Source: All replication methodologies introduce a concept of risk and return
In the second part of an interview, Peter Thompson (pictured), president of ETF provider Source, talks about the use of tracker funds as the underlying of structured products, the development of leverage/short and smart beta products, as well as the competitive landscape in the ETF market.
Are structured products a complement or a competitor of ETFs?
When looking at the UK market, I think you have to say both if you are honest. The retail market is dominated by structured products but we see more ETFs making inroads in the retail segment, which could be seen as a competitor product. At Source, we see them as complementary with places where they overlap and where investors can benefit. You can use either or both depending on your goals, the needs of your portfolio and the risk profile of the investor.
What’s your view on synthetic and leverage/short ETFs?
Our view has always been that this is an area of the market that is less well understood, and there have been questions raised around the suitability of these products. It is not an area we have been involved to date and we don’t see that changing. We are focused on the standard ETF wrapper to deploy our strategies around smart beta and active investing.
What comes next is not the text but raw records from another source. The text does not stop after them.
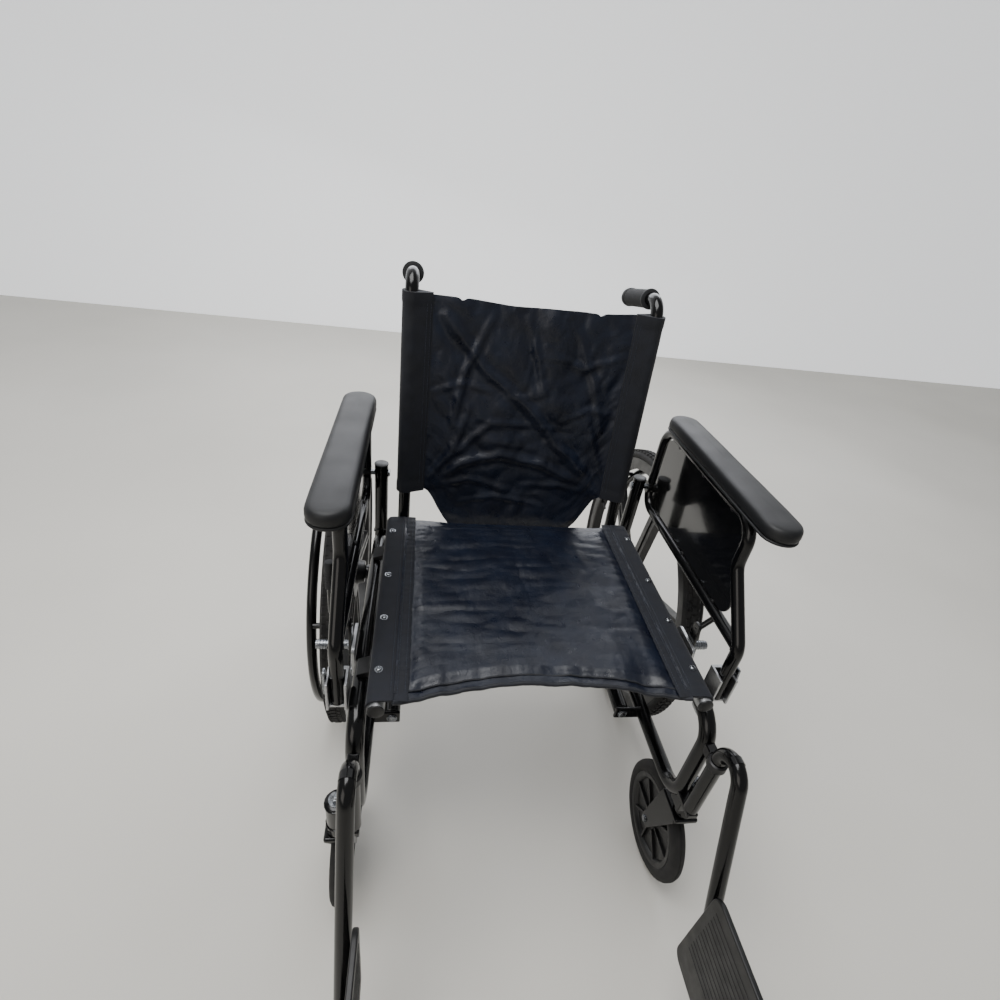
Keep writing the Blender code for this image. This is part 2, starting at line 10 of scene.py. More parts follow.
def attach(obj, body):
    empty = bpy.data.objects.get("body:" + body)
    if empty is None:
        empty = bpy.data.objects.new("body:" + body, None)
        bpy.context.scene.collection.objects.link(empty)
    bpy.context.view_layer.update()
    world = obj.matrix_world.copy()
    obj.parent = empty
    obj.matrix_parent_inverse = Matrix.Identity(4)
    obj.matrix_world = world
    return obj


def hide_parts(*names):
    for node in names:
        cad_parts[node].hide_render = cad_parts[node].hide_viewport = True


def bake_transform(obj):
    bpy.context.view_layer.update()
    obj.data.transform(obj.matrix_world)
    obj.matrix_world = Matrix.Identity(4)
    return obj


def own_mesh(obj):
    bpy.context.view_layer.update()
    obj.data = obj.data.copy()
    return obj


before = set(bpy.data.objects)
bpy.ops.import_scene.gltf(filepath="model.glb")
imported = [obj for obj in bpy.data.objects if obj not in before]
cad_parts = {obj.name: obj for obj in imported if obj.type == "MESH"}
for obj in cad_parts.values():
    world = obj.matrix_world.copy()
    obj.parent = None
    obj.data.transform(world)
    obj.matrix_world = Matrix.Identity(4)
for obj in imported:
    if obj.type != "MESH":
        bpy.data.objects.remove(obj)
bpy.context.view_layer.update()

# The chair's own sizes, in metres, as in the frame
FRAME_X, TUBE = 0.2535, 0.0125
FRONT_Y, REAR_Y = -0.246, 0.204
RAIL_LOW_Z, RAIL_HIGH_Z, UPRIGHT_TOP = 0.255, 0.445, 0.600
ARM_PIVOT = (0.204, 0.580)
SEAT_REAR_Y, SEAT_FRONT_Y = 0.174, -0.237
SEAT_RAIL, SEAT_RAIL_X, SEAT_RAIL_Z = 0.011, 0.2265, 0.4875
CANE, CANE_X, CANE_Y, CANE_BEND_Z = 0.011, 0.2095, 0.186, 0.50
CANE_TOP, HANDLE_END = (0.239, 0.929), (0.382, 0.9035)
LEAN = (CANE_TOP[0] - CANE_Y) / (CANE_TOP[1] - CANE_BEND_Z)
BRACE, BRACE_PIVOT_X, BRACE_PIVOT_Z, BRACE_Y, BRACE_OFFSET = 0.0125, 0.212, 0.255, -0.026, 0.0135
WHEEL, WHEEL_X, AXLE_Y = 0.305, 0.318, 0.241
HANDRIM, HANDRIM_TUBE, HANDRIM_X = 0.2575, 0.0085, 0.354
CASTER, CASTER_X, TRAIL = 0.100, 0.281, 0.045
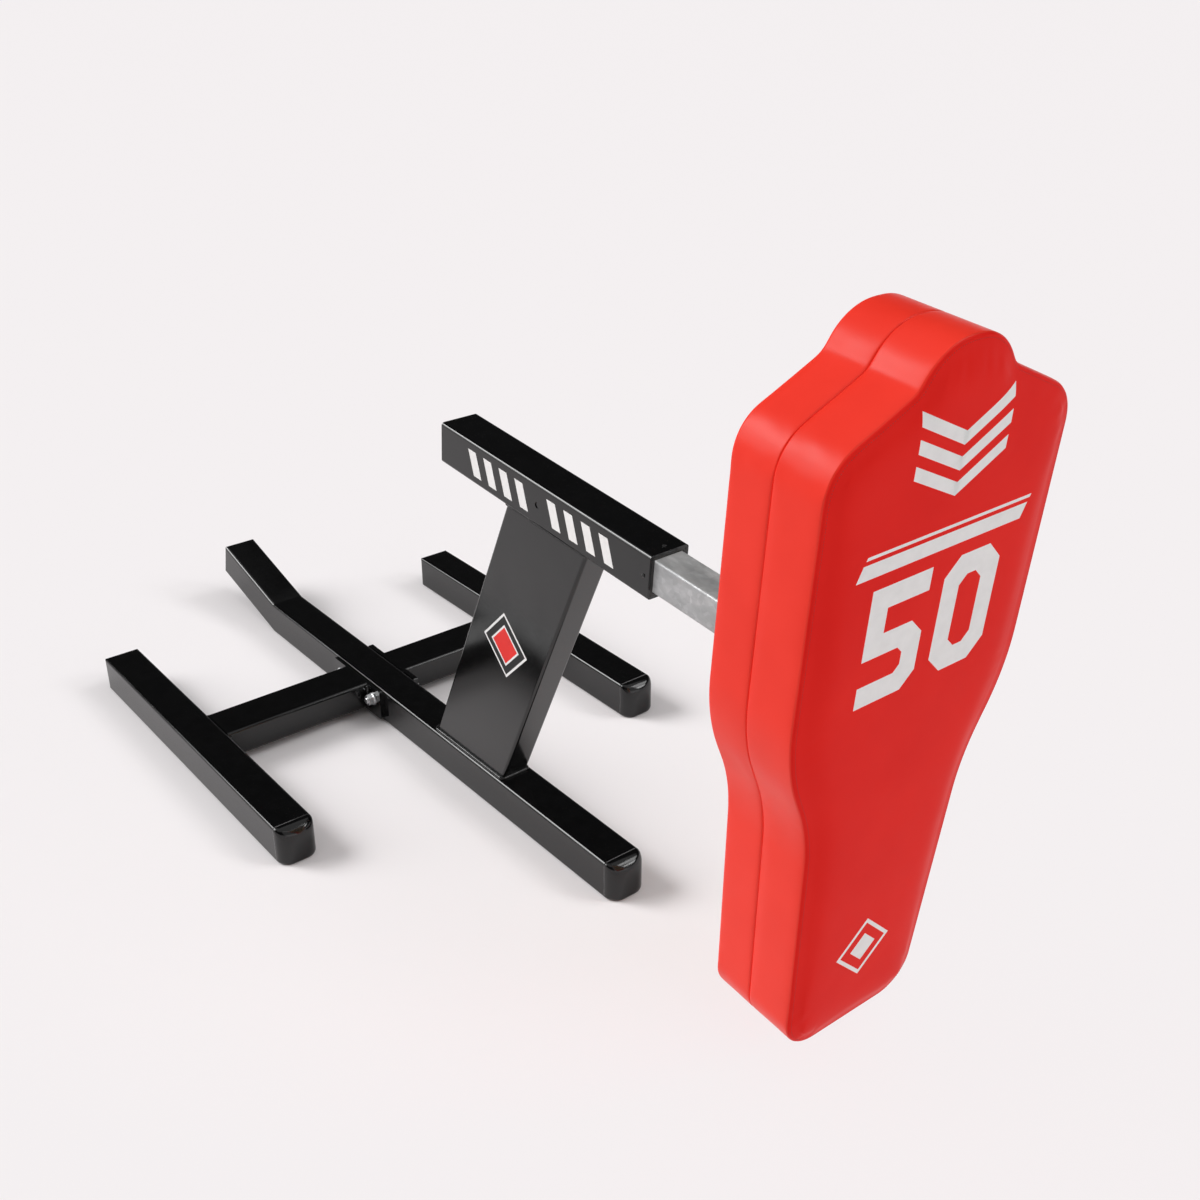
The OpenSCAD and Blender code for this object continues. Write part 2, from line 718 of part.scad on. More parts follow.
// Pad outline: the right half as corners [x, z, radius, steps] from the foot to the head, with
// the first corner of the left half at each end
pad_corners = [[-foot_w / 2, -pad_down, 0, 0],
    [foot_w / 2, -pad_down, foot_r, 7],
    [leg_w / 2, -leg_turn, waist_r, 4],
    [chest_w / 2, chest_turn, waist_r, 4],
    [shoulder_w / 2, shoulder_h, shoulder_r, 7],
    [neck_w / 2, neck_h, neck_r, 4],
    [head_w / 2, pad_up, head_r, 7],
    [-head_w / 2, pad_up, 0, 0]];

function unit(v) = v / norm(v);
function flat(p) = [p[0], p[1]];

// Points of the round at corner k: the tangent length is held under half of the shorter side
function rounded(k) =
    let (p = flat(pad_corners[k]), before = flat(pad_corners[k - 1]) - p,
        after = flat(pad_corners[k + 1]) - p, u = unit(before), v = unit(after),
        half = acos(u * v) / 2, steps = pad_corners[k][3],
        cut = min(pad_corners[k][2] / tan(half), 0.49 * min(norm(before), norm(after))),
        r = cut * tan(half), centre = p + unit(u + v) * r / sin(half),
        from = p + u * cut - centre, turn = 180 - 2 * half,
        way = u[0] * v[1] - u[1] * v[0] < 0 ? 1 : -1)
    [for (i = [0:steps]) let (a = way * turn * i / steps)
        centre + [from[0] * cos(a) - from[1] * sin(a), from[0] * sin(a) + from[1] * cos(a)]];

pad_right = [for (k = [1:6]) each rounded(k)];
pad_ring = concat(pad_right, [for (i = [len(pad_right) - 1:-1:0])
    [-pad_right[i][0], pad_right[i][1]]]);
pad_count = len(pad_ring);

// The pad's outline drawn in by d, each point along its own normal
function pad_outline(d) = [for (i = [0:pad_count - 1])
    let (p = pad_ring[i], t = unit(pad_ring[(i + 1) % pad_count]
        - pad_ring[(i + pad_count - 1) % pad_count]))
    p + d * [-t[1], t[0]]];

// The outline drawn towards the pad's spine by a share s
spine_low = 150 - pad_down;
spine_high = pad_up - head_r;
function toward_spine(ring, s) = [for (p = ring)
    [p[0] * (1 - s), p[1] + s * (min(max(p[1], spine_low), spine_high) - p[1])]];
function lift_ring(ring, y) = [for (p = ring) [p[0], y, p[1]]];

// Side wall of one half from its seam at y = seam_y, rolled into its face t away; way is the
// direction of the face along Y
function half_rings(t, way) = [
    for (step = [[0, seam_depth], [seam_half, seam_depth / 4], [2.5 * seam_half, 0],
            [t * 0.3, -side_swell], [t * 0.6, -side_swell], [t - 1.6 * edge_r, 0],
            [t - 0.6 * edge_r, edge_r * 0.16], [t - 0.18 * edge_r, edge_r * 0.5],
            [t, edge_r]])
        lift_ring(pad_outline(step[1]), seam_y + way * step[0])];

// The front half ends in the crown of the striking face
front_rings = concat(half_rings(pad_front_t, -1),
    [for (s = [[0.16, 0.55], [0.4, 0.9], [0.7, 1]])
        lift_ring(toward_spine(pad_outline(edge_r), s[0]), pad_front_y - crown * s[1])]);

// The rear half ends in the recess for the board
recess = pad_outline(board_inset - touch);
rear_rings = concat(half_rings(rear_t, 1),
    [lift_ring(recess, -arm_reach), lift_ring(recess, -arm_reach - board_pocket)]);

module pad_front_cushion() color(pad_red) along_receiver() tube_mesh(front_rings);
module pad_rear_cushion() color(pad_red) along_receiver()
    tube_mesh([for (i = [len(rear_rings) - 1:-1:0]) rear_rings[i]]);

centre_skid();
centre_nose();
centre_tail_cap();
centre_nose_cap();
left_skid();
left_tail_cap();
left_nose_cap();
right_skid();
right_tail_cap();
right_nose_cap();
left_cross_tube();
right_cross_tube();
left_flange();
right_flange();
cross_tube_welds();
bolt_sleeves();
flange_bolts();
flange_washers();
flange_nuts();
upright();
foot_weld();
head_weld();
receiver();
receiver_end_plate();
mouth_liner_top();
mouth_liner_bottom();
mouth_liner_left();
mouth_liner_right();
mouth_liner_screws();
stop_pin();
spring_guide();
spring();
arm();
arm_end_plate();
arm_liner_top();
arm_liner_bottom();
arm_liner_left();
arm_liner_right();
arm_liner_screws();
pad_plate();
pad_gussets();
pad_bolts();
pad_washers();
pad_t_nuts();
pad_board();
pad_rear_cushion();
pad_front_cushion();
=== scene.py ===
"""Looks for a one-person blocking sled: gloss black steel, a galvanised arm and a red pad."""
import json
import math

import bmesh
import bpy
import numpy as np
from mathutils import Matrix, Vector
from mathutils.bvhtree import BVHTree

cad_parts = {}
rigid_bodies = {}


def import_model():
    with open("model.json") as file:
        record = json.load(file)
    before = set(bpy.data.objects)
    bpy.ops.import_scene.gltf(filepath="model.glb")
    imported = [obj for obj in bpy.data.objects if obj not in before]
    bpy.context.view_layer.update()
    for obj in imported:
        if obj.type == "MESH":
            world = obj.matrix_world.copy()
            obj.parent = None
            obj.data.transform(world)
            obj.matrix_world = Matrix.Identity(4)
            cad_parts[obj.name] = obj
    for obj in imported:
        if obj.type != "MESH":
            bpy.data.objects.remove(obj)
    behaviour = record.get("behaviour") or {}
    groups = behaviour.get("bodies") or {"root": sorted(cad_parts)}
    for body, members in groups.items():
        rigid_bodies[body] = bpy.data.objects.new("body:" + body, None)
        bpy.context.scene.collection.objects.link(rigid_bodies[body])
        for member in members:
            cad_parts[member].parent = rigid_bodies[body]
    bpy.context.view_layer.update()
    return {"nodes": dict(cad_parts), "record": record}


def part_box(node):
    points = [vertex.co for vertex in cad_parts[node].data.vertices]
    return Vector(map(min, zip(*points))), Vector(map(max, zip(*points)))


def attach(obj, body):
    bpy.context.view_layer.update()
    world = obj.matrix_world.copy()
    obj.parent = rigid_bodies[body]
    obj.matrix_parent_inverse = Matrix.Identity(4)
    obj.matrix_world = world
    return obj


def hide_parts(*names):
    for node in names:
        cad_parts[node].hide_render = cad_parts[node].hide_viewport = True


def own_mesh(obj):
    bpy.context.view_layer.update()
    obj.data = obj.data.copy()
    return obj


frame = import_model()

# Sizes shared with the CAD source, in metres
MOUTH = Vector((0, -1.2548, 0.8943))
PITCH = math.radians(4.7)
ARM_FRAME = Matrix.Translation(MOUTH) @ Matrix.Rotation(PITCH, 4, "X")
ARM_REACH = 0.421
PAD_T = 0.2064
PAD_FRONT_T = 0.109
BOARD_T = 0.019
BOARD_INSET = 0.034
EDGE_R = 0.008
SEAM_DEPTH = 0.003
CROWN = 0.007
CROWN_WIDTH = 0.09
PRINT_LIFT = 0.0004
TUBE = 0.1016
POST_W = 0.0762
POST_DEPTH = 0.274
POST_LEAN = math.radians(24.8)
POST_BACK = 0.5362
HEAD_Y = 0.3591
BOLT_D = 0.01905
BOLT_Y = 0.0889
BOLT_Z = 0.0635
FLANGE_FACE = 0.0635
WASHER_T = 0.003
NUT_H = 0.0163
HEAD_H = 0.012
BOLT_END = 0.004
PLATE_T = 0.0095
PAD_BOLT_D = 0.0095
PAD_BOLT_X = 0.099
PAD_BOLT_Z = 0.1244
PAD_WASHER_T = 0.002

PAD_FRONT_Y = -ARM_REACH - PAD_T
SEAM_Y = PAD_FRONT_Y + PAD_FRONT_T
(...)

Why has smart beta become so popular in such a short period of time?
We have been talking to investors over the last five years and we see that in the institutional space there is appetite for using passive and actively managed ETFs along with increased interest in smart beta. Our plans is to expand the availability of these products in the retail segment. We believe there is a great deal of room for innovation in the passive space around index methodologies, alternative weighting methodology and other areas of innovation and a good example of this is our recently announced collaboration with Research Affiliates. We are an open-architecture independent firm and we are not beholden to a corporate or subject to a house view. We are not subject to a certain history or investment approach and we have the flexibility to go where our investors want us to go.
What is the unique selling point of ETFs?
The USP is a combination of simplicity and transparency and can suit the needs of a large or a small investor. Those are the real drivers of the success of this wrapper versus more traditional mutual funds, futures, etc. We think those two elements are behind the success of ETFs in the US market and we think this can be replicated in Europe as growth rates suggest this market has not reached its maturity yet. We expect the market to grow between 20% and 30% per year in the near term.
Will equities continue to drive sales in the short term? Is there demand for other asset classes?
Equities remain the core asset for most investment products. ETFs started tracking equity underlyings but they can also offer exposure to other asset classes. The appetite for smart or strategic beta is a spectrum between pure active and indexed. There is real appetite for innovation and the next generation of beta, and we believe ETFs can also add value in this segment. We listen to our investors and consider the best way to deliver new investment content either via an index or with one of our partners. The power of ETFs, which explains why they have been so successful, is their simplicity, transparency, specificity and liquidity. ETFs deliver what they advertise and you can do that at a simple beta level by replicating the performance of a major benchmark (S&P 500, Eurostoxx 50) but you can also develop ETFs with a greater focus such as the Stoxx Exporters ETF.
Are ETFs safer from a credit risk perspective than structured products?
All replication methodologies introduce a concept of risk and return, and physical and synthetic ETFs are no exception. Whether the risk manifests itself through a stock lending transaction in physical replication or a swap in synthetic replication it is still risk. What we believe is that critical to this process are two principles: first, risk minimisation and second, transparency. By prioritising this in all of our funds we allow investors to fully understand, track and evaluate risk every day in real time.
As it relates to securities lending, we believe that the same principles apply and that investors should be able to have full transparency into which securities are in the lending program, the percentage of securities in the lending program, the share of revenue from the lending program that is returned to the fund, and what specific collateral is received against the loan. This information should be available to investors on a daily basis.
How do you see the competitive landscape in the ETF market evolving?
In order to understand the added competitiveness in the market, you only have to look at the number and names of firms entering this market over the last 10 years. From the big to the small across the spectrum… banks, asset managers, you name it. I think the market is offering a lot of opportunities and this will attract new players that will help develop the market further by offering new content, and new choice. Also, ETFs originally catered for institutional investors but we have seen a significant growth in the retail segment, and this is also providing new avenues for growth.